I always weld on a 1/4" nut, drill it thur, and then thread in a zert fitting.

FWIW, I have the GW rear lower arms with the Heim/Poly set up, and it really allows for noticeable difference in ride.
 
Gbodyolds:
............................. duty moog bushings, 36 mm sway bar and an XH steering box with 245/50/16's all around.......................
----------------------------------
What's a XH steering box?
Is this a Saginaw box?
Have you seen this swap done before and know the results?
 
An XH box is a fast ratio box and is a direct replacment it comes out of a third gen trans am with the WS6 option im sure it can come out of other cars as well but this is what i know it comes out of.
 
What years is the third gen Trans Am, and thank you for the info.
 
it was about 84 or so to 92 the I-ROC camaro may have the XH box too but im not 100% on that
 
bruce said:
Gotcha.


FWIW, I have the GW rear lower arms with the Heim/Poly set up, and it really allows for noticeable difference in ride.

Yep, me too (with the Del alum bushings on the other side). With Edelrock uppers which also have a large heim type, "johnny" joint on one end and Poly on the other. NO bind. No noise.

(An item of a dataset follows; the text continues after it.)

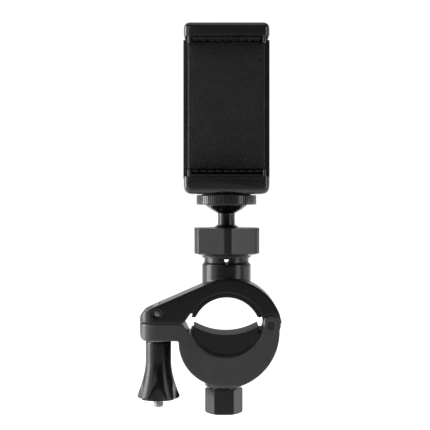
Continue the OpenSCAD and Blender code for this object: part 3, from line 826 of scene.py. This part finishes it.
def clipInside(floor, top):
    # The slider's rails, the ears that hold the springs' pins, and the stubs for the screws
    made = []
    face = clip["wall"] - inside["bury"]      # every piece starts a little inside the front wall
    pinAt = middleOf("body_spring_pins")[2]
    for side in (-1, 1):
        x, half = side * inside["rail"], inside["railHalf"]
        far = (x + half, inside["railFront"], top - inside["topGap"])
        made.append(box("rail", (x - half, face, floor), far, inside["edge"]))
        springAt = middleOf("spring_left" if side < 0 else "spring_right")[0]
        for edge in (-1, 1):
            x, half = springAt + edge * inside["ear"], inside["earHalf"]
            far = (x + half, inside["earBack"], pinAt + inside["earHigh"])
            made.append(box("ear", (x - half, face, floor), far, inside["edge"]))
        for z in (inside["screwLow"], inside["screwHigh"]):
            ring = rounded([
                (inside["stubHole"], face), (inside["stub"], face),
                (inside["stub"], clip["shellBack"]), (inside["stubHole"], clip["shellBack"]),
            ], inside["edge"], 2)
            made.append(turned("stub", ring, (side * inside["screw"], z), inside["around"], axis="y"))
    return made


def makeClipBody():
    low, high = ends("clip_body")
    near, far = ends("clip_slider")
    jawTop = low[2] + clip["jawHeight"]
    block = jawBlock("clipBody", (near[0], low[1], low[2]), (far[0], far[1], jawTop), False)
    shellFoot = (low[0], 0, jawTop - clip["lap"])
    shell = box("shell", shellFoot, (high[0], clip["shellBack"], high[2]), clip["skin"])
    hollow = box(
        "hollow", (low[0] + clip["wall"], clip["wall"], jawTop + clip["hollowUp"]),
        (high[0] - clip["wall"], clip["shellBack"] + clip["beyond"], high[2] + clip["beyond"]),
        clip["hollowEdge"],
    )
    combine(shell, [hollow], "DIFFERENCE")
    lips = jawLips(low[1], jawTop - clip["lap"], jawTop + clip["lipHigh"])
    whole = combine(block, [shell, *lips, *clipInside(jawTop + clip["insideUp"], high[2])])
    foot, roof = low[2] - clip["lap"], low[2] + clip["socketDeep"]
    bore = [(0, foot), (clip["socket"], foot), (clip["socket"], roof), (0, roof)]
    socket = turned("socket", bore, ballAxis, clip["around"])
    combine(whole, [socket], "DIFFERENCE")
    placed(whole, "clip", clipGloss, "clip_gloss", "clip_body")


slide = {"half": 13 * mm, "front": 3 * mm, "back": 7 * mm, "slotHalf": 3 * mm, "slotTop": 110 * mm,
         "root": 1.5 * mm, "corner": 0.8 * mm, "edge": 0.3 * mm}


def makeClipSlider():
    low, high = ends("clip_slider")
    jawLow = ends("upper_jaw_pad")[1][2]
    block = jawBlock("clipSlider", (low[0], low[1], jawLow), high, True)
    corners = [(-slide["half"], low[2])]
    for node in ("spring_left", "spring_right"):
        slotAt = middleOf(node)[0]
        near, far = slotAt - slide["slotHalf"], slotAt + slide["slotHalf"]
        corners += [(near, low[2]), (near, slide["slotTop"]), (far, slide["slotTop"]), (far, low[2])]
    top = jawLow + slide["root"]
    corners += [(slide["half"], low[2]), (slide["half"], top), (-slide["half"], top)]
    plate = slab("plate", corners, slide["corner"], slide["front"], slide["back"], slide["edge"], turns=4)
    lips = jawLips(low[1], jawLow - clip["lipHigh"], jawLow + clip["lap"])
    whole = combine(block, [plate, *lips])
    placed(whole, "slider", clipGloss, "clip_gloss", "clip_slider")


cover = {"edge": 0.55 * mm, "lowCorner": 0.5 * mm, "highCorner": 2.2 * mm, "fieldSide": 6.5 * mm,
         "fieldLow": 12 * mm, "fieldHigh": 11 * mm, "fieldRise": 0.35 * mm, "fieldCorner": 2.5 * mm,
         "fieldBury": 0.5 * mm, "fieldEdge": 0.3 * mm, "railFrom": 7.1 * mm, "railLow": 74 * mm,
         "hole": 1.3 * mm, "holeFrom": 9 * mm, "holeTo": 13 * mm}


def makeBackCover():
    low, high = ends("clip_back_cover")
    outline = rectangle(low[0], low[2], high[0], high[2])
    radii = [cover["lowCorner"]] * 2 + [cover["highCorner"]] * 2
    panel = slab("clipBackCover", outline, radii, clip["shellBack"], high[1], cover["edge"], steps=5)
    # A shallow raised field keeps the big flat face from looking blank
    outline = rectangle(
        low[0] + cover["fieldSide"], low[2] + cover["fieldLow"],
        high[0] - cover["fieldSide"], high[2] - cover["fieldHigh"],
    )
    back, face = high[1] - cover["fieldBury"], high[1] + cover["fieldRise"]
    field = slab("field", outline, cover["fieldCorner"], back, face, cover["fieldEdge"])
    added, holes = [field], []
    for side in (-1, 1):
        x, half = side * inside["rail"], inside["railHalf"]
        far = (x + half, clip["shellBack"] + cover["edge"], high[2] - inside["topGap"])
        added.append(box("backRail", (x - half, cover["railFrom"], cover["railLow"]), far, inside["edge"]))
        for z in (inside["screwLow"], inside["screwHigh"]):
            bore = rectangle(0, cover["holeFrom"], cover["hole"], cover["holeTo"])
            holes.append(turned("hole", bore, (side * inside["screw"], z), inside["around"], axis="y"))
    combine(combine(panel, added), holes, "DIFFERENCE")
    placed(panel, "clip", clipGloss, "clip_gloss", "clip_back_cover")


padding = {"crown": 0.35 * mm, "roll": 1.1 * mm, "rim": 0.35, "across": 90, "up": 140}


def makeFrontPad():
    # A crowned pad. Over the square of (s, t) from -1 to 1, its face stands before its back by
    # thick (rim + (1 - rim) sqrt(1 - q^2)) + crown (1 - s^4)(1 - t^4), where q falls from 1 at
    # the rim to 0 one roll inside it
    low, high = ends("front_pad")
    middle, half = middleOf("front_pad"), (high - low) / 2
    s = np.sin(np.linspace(-np.pi / 2, np.pi / 2, padding["across"]))
    t = np.sin(np.linspace(-np.pi / 2, np.pi / 2, padding["up"]))
    s, t = np.meshgrid(s, t)
    x, z = middle[0] + s * half[0], middle[2] + t * half[2]
    fromRim = np.minimum(half[0] * (1 - np.abs(s)), half[2] * (1 - np.abs(t)))
    q = np.clip(1 - fromRim / padding["roll"], 0, 1)
    thick = (high[1] - low[1]) * (padding["rim"] + (1 - padding["rim"]) * np.sqrt(1 - q**2))
    y = high[1] - thick - padding["crown"] * (1 - s**4) * (1 - t**4)
    face = np.stack([x, y, z], -1)
    backFace = np.stack([x, 0 * y + high[1], z], -1)
    rows, columns = s.shape
    rim = np.concatenate([
        np.arange(columns), np.arange(1, rows) * columns + columns - 1,
        (rows - 1) * columns + np.arange(columns - 2, -1, -1), np.arange(rows - 2, 0, -1) * columns,
    ])
    after = np.roll(rim, -1)
    total = rows * columns
    faces = gridFaces(rows, columns, False, False).tolist()
    faces += [row[::-1] for row in gridFaces(rows, columns, False, False, total).tolist()]
    faces += np.stack([rim, after, after + total, rim + total], -1).tolist()
    pad = addObject("frontPad", np.concatenate([face.reshape(-1, 3), backFace.reshape(-1, 3)]), faces, 60)
    placed(pad, "clip", paddingSkin, "grained_pad", "front_pad")


ribs = {"pitch": 3.5 * mm, "foot": 0.4, "blunt": 0.6, "edge": 0.2 * mm, "across": 280}


def makeJawPads():
    # Across the strip its height is the share foot + (1 - foot) |cos(pi x / pitch)|^blunt,
    # which is a hump to each rib
    for node, name, body, up in (
        ("lower_jaw_pad", "lowerJawPad", "clip", 1), ("upper_jaw_pad", "upperJawPad", "slider", -1),
    ):
        low, high = ends(node)
        seat = low[2] if up > 0 else high[2]
        x = np.linspace(low[0], high[0], ribs["across"])
        hump = np.abs(np.cos(np.pi * x / ribs["pitch"])) ** ribs["blunt"]
        share = ribs["foot"] + (1 - ribs["foot"]) * hump
        z = seat + up * (high[2] - low[2]) * share
        line = np.concatenate([np.stack([x, z], -1), [(high[0], seat), (low[0], seat)]])
        pad = slab(name, line, 0, low[1], high[1], ribs["edge"], turns=0, sharp=60)
        placed(pad, body, jawRubber, "jaw_rubber", node)


spring = {"coil": 1.75 * mm, "wire": 0.35 * mm, "hook": 1.25 * mm, "turns": 16, "perTurn": 24, "sides": 10,
          "gap": 3 * mm, "middle": 5 * mm}


def tube(name, path, radius, sides):
    # Point (i, j) is path point i plus radius (cos b u + sin b v) for b = 2 pi j / sides,
    # where u and v are square to the path; u is level, save where the path itself is nearly upright
    path = np.array(path, float)
    ahead = np.gradient(path, axis=0)
    ahead /= np.linalg.norm(ahead, axis=1)[:, None]
    level = np.cross(ahead, np.where(np.abs(ahead[:, 2:]) > 0.9, (1.0, 0.0, 0.0), (0.0, 0.0, 1.0)))
    level /= np.linalg.norm(level, axis=1)[:, None]
    upright = np.cross(ahead, level)
    b = np.linspace(0, 2 * np.pi, sides, endpoint=False)[None, :, None]
    points = path[:, None] + radius * (np.cos(b) * level[:, None] + np.sin(b) * upright[:, None])
    faces = gridFaces(len(path), sides, False, True).tolist()
    faces += [list(range(sides)), list(range((len(path) - 1) * sides, len(path) * sides))]
    return addObject(name, points, faces, 60)


def springHook(end, pin, side):
    # From the last coil across to the middle, then almost once round the pin
    b = np.linspace(0.5 * np.pi, 2.4 * np.pi, 40)
    loop = np.stack([0 * b, spring["hook"] * np.cos(b), pin + side * spring["hook"] * np.sin(b)], -1)
    stalk = np.array([
        (spring["coil"], 0, end), (spring["coil"] / 2, 0, end), (0, 0, end - side * spring["wire"]),
    ])
    return tube("hook", np.concatenate([stalk, loop]), spring["wire"], spring["sides"])


def makeSprings():
    # Close coils between two hooks, one on the clip's pin and one on the slider's. A coil's point is
    # (R cos a, R sin a, low + (high - low) t), with a = 2 pi turns t and t from 0 to 1
    lowPin = middleOf("body_spring_pins")[2]
    highPin = middleOf("slider_spring_pins")[2]
    low, high = lowPin + spring["gap"], highPin - spring["gap"]
    for node, name in (("spring_left", "springLeft"), ("spring_right", "springRight")):
        x = middleOf(node)[0]
        t = np.linspace(0, 1, spring["turns"] * spring["perTurn"] + 1)
        a = 2 * np.pi * spring["turns"] * t
        rise = low + (high - low) * t
        helix = np.stack([spring["coil"] * np.cos(a), spring["coil"] * np.sin(a), rise], -1)
        wire = tube(name, helix, spring["wire"], spring["sides"])
        hooks = [springHook(low, lowPin, 1), springHook(high, highPin, -1)]
        work = bmesh.new()
        for piece in (wire, *hooks):
            work.from_mesh(piece.data)
        bmesh.ops.translate(work, verts=work.verts, vec=(x, spring["middle"], 0))
        work.to_mesh(wire.data)
        work.free()
        for hook in hooks:
            bpy.data.objects.remove(hook)
        settle(wire, 60)
        wire.data.materials.append(brightSteel)
        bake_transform(wire)
        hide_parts(node)


# Small turned steel parts

steelParts = {"dome": 0.45 * mm, "washerHole": 2.55 * mm, "washerEdge": 0.2 * mm, "gap": 0.02 * mm,
              "pinAround": 48, "washerAround": 72}


def makePivotPin():
    # A round bar with domed ends: for t from 0 to a quarter turn its radius falls as R sqrt(cos t)
    # while the end rises by dome sin t
    low, high = ends("bolt_pivot_pin")
    radius = (high[0] - low[0]) / 2
    t = np.linspace(0, np.pi / 2, 8)
    r = radius * np.cos(t) ** 0.5
    rise = steelParts["dome"] * np.sin(t)
    top = np.stack([r, high[1] - steelParts["dome"] + rise], -1)
    bottom = np.stack([r, low[1] + steelParts["dome"] - rise], -1)[::-1]
    profile = np.concatenate([bottom, top])
    axis = middleOf("bolt_pivot_pin")[::2]
    pin = turned("boltPivotPin", profile, axis, steelParts["pinAround"], axis="y")
    placed(pin, "clamp_upper", pinSteel, "bright_steel", "bolt_pivot_pin")


def makeKnobWasher():
    low, high = ends("knob_washer")
    radius = (high[0] - low[0]) / 2
    section = rectangle(steelParts["washerHole"], low[2] + steelParts["gap"], radius, high[2])
    profile = rounded(section, steelParts["washerEdge"], 5)
    washer = turned("knobWasher", profile, middleOf("knob_washer")[:2], steelParts["washerAround"])
    placed(washer, "washer", pinSteel, "bright_steel", "knob_washer")


# Small parts that keep their CAD shape

keptFinishes = {
    "mounting_stud": brightSteel, "body_spring_pins": brightSteel, "slider_spring_pins": brightSteel,
    "hinge_pin": blackSteel, "cover_screws": blackSteel,
    "knob_insert": insertBrass, "post_thread_insert": insertBrass, "clip_thread_insert": insertBrass,
    "ball_retainer_ring": ringNylon,
}


def finishKeptNodes():
    for node, material in keptFinishes.items():
        nodes[node].data.materials.clear()
        nodes[node].data.materials.append(material)


makeCamera()
makeLights()
makeRoom()
makeFloor()
print("studio ready")
makeArms()
makeClampRubber()
makePost()
print("clamp ready")
makeBolt()
makePivotPin()
makeKnobWasher()
makeKnob()
print("bolt and knob ready")
makeNut()
makeBallStem()
makeDisc()
makeDiscWasher()
print("ball joint ready")
makeClipBody()
makeClipSlider()
makeBackCover()
makeFrontPad()
makeJawPads()
makeSprings()
print("clip ready")
finishKeptNodes()

bpy.context.scene.view_settings.view_transform = "Standard"
bpy.context.view_layer.update()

Global Wests are more expensive, but good quality.
 
An XH code box is the steering box used on the 85-92 F bodies with 16" wheels. GM used codes to designate the boxes. The XH has no difference in ratio. The big difference was the internal stops that limited the travel on the box so the wider 16" tires wouldnt rub the sway bar and inner fenders. No other internal difference on that box. A lot of people on the Monte SS site made a big deal about this box, but it offers no performance or drivability improvement over the stock fast ratio box used on the 83-88 performance G bodies.
 
Thanks for the responses regarding the steering box. Now I know.